Without a commitment to having hard conversations, and without healthy outlets for them, disagreements can be terrifying. They can seem like the end of the world, especially in the rarified atmosphere of our churches.

Unfortunately, Christians often deal with disagreements in their congregations in one of a handful of ways. We might disagree only in public, or only in denominational forums; we might talk only to our pastor, or only to the people who agree with us; we might let our money do the talking for us; we might not say anything at all; or we might split — leave, get kicked out, break fellowship.

I have seen these all firsthand, and been guilty of them all too. But it doesn’t have to be this way. We don’t have to form cliques, create strategic alliances, or send veiled messages. We don’t have to dismember the body of Christ. We can create a culture of rich dialogue, even around our disagreements. We can cultivate community conversations marked by gracious space and spacious grace.

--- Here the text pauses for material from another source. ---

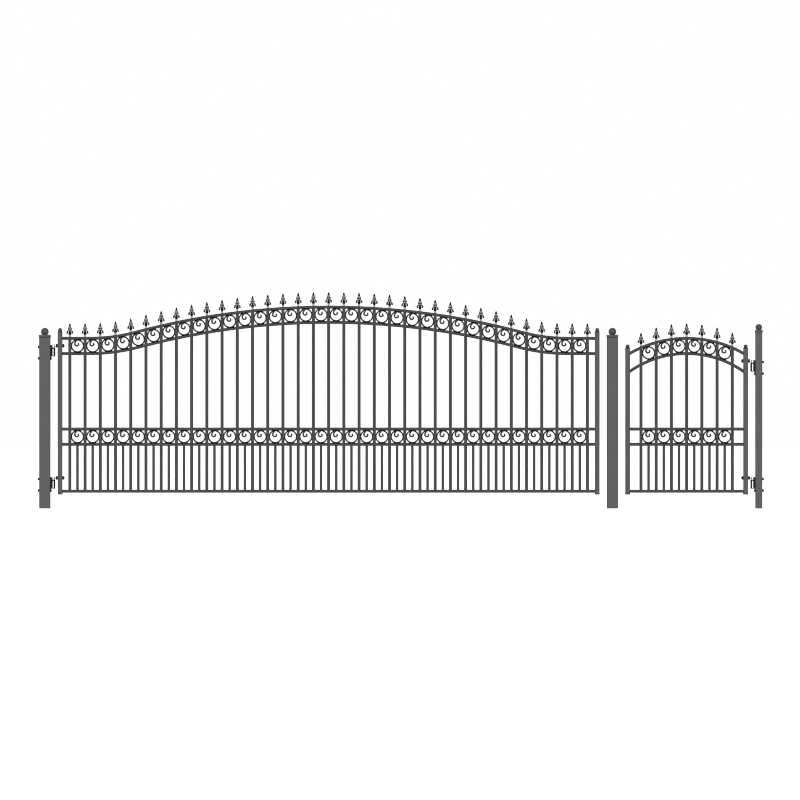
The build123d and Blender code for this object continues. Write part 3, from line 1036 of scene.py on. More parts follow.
@dataclass
class GatePosts:
    """Three square tube posts, each with a flared cap and a ball."""

    shop: Workshop
    corner: float = 0.008
    side_corner: float = 0.006
    wall: float = 0.003
    foot_depth: float = 0.06
    flare: float = 0.003
    ball: float = 0.035
    side_ball: float = 0.03
    neck: float = 0.56
    seat: float = 0.029
    ball_base: float = 0.0222
    ball_rings: int = 14

    def build(self) -> None:
        """Make the posts and their caps. The dark band under each cap's slab is a painted shadow line; the side
        post's band is as light as its cap.
        """
        caps, joints = Bench(), Bench()
        for name in ("hinge_post", "latch_post", "side_post"):
            low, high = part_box(name)
            small = name == "side_post"
            self.post(name, low, high, self.side_corner if small else self.corner)
            width = high.x - low.x
            place = Matrix.Translation(((low.x + high.x) / 2, 0, high.z))
            caps.take(self.cap(width, self.side_ball if small else self.ball), place)
            (caps if small else joints).take(self.joint(width), place)
        self.shop.hand_over(caps, "post_ball_caps", FinishRack.CAP, Body.POSTS, "post_caps")
        # Dark bands under the caps' slabs: painted shadow lines.
        self.shop.hand_over(joints, "post_cap_painted_shadow_lines", FinishRack.PICKET, Body.POSTS, "post_caps")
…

This unity is possible because we are bound by a covenant — just like my newlywed friends. Not only have we committed ourselves to each other as members of local churches and denominations, we are bound together and with God by a covenant stronger than anything we can form on our own. Jesus is the mediator of this new covenant. Forsaking all others, God has become our God and we have become God’s people. What God has joined together let no man tear asunder.

This doesn’t mean that we will agree on everything. We hope for consensus. We wait expectantly on consensus. But until that happens, we love each other. Our covenant relationship makes it possible for us to have conversations that are vulnerable, leavened with tenderness, and accountable to one another … because we’re not going anywhere. It’s only in this safe space that we can do the hard, holy work of learning to talk and listen to each other well.